Près de 550 étudiants qataris inscrits dans des établissements à l’étranger ont dû interrompre leur cursus. Des universités émiraties et égyptiennes ont interdit à certains de récupérer leurs relevés de notes, compliquant ainsi la reprise de leurs études au Qatar. A la fin de l’année dernière, les autorités de Doha avaient aussi recensé 1 900 personnes ayant perdu un emploi ou une source de revenu du fait de leur expulsion.

« Pressions »

Mais c’est surtout pour les familles mixtes que la situation est la plus compliquée. De mère qatarie et de père bahreïni, Rashed Al-Jalahma, un étudiant de 23 ans, vit à Doha comme simple résident, les mères ne pouvant pas transmettre leur nationalité dans la quasi-totalité du monde arabe. « Quand la crise a éclaté, j’ai refusé de partir à Bahreïn, où mon père réside et dont je suis citoyen, dit-il. En dépit des pressions que j’ai subies, j’ai préféré rester au Qatar où j’ai passé l’essentiel de mon existence. Mon passeport expire l’année prochaine. J’ai peur de ne pas parvenir à le renouveler et de me retrouver apatride. »

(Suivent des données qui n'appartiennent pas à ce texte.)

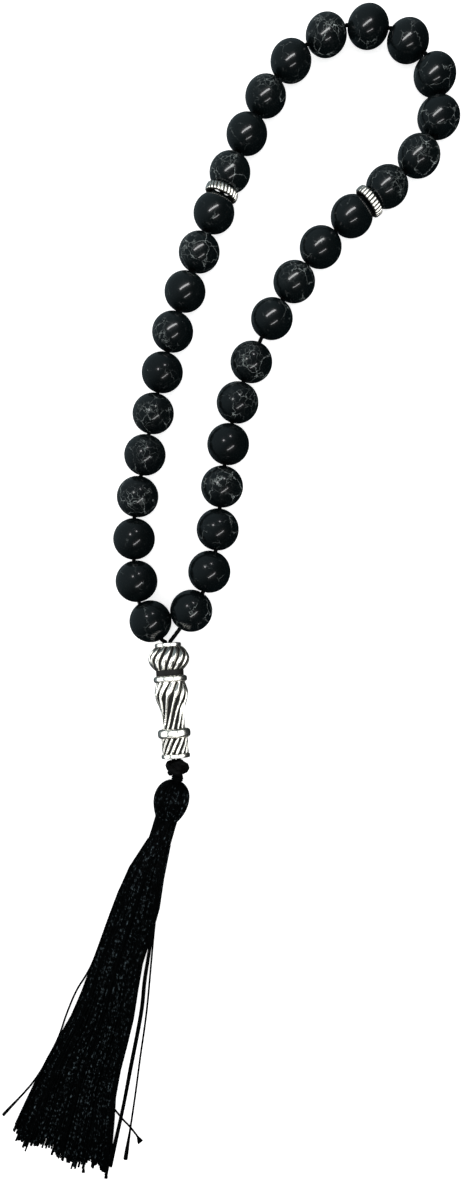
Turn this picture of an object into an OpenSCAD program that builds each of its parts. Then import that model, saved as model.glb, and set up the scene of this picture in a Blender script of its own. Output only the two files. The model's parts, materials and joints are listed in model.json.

Selon une étude de l’université du Qatar, les trois quarts des foyers du pays ont au moins un parent de nationalité saoudienne, émiratie ou bahreïnie. Les frontières des principautés du Golfe n’ayant été délimitées qu’au début des années 1970 et la rudesse de la vie, avant la révolution du pétrole, obligeant à se déplacer fréquemment, les grandes tribus ont essaimé dans toute la péninsule.

« Ces connexions entre familles, à cheval sur les frontières, ont longtemps été une source de fierté dans le Golfe, explique Majed Al-Ansari, sociologue à l’université du Qatar. Mais avec la crise, malheureusement, de nombreuses familles se retrouvent écartelées. Le tissu social du Golfe est en train d’être déchiré. »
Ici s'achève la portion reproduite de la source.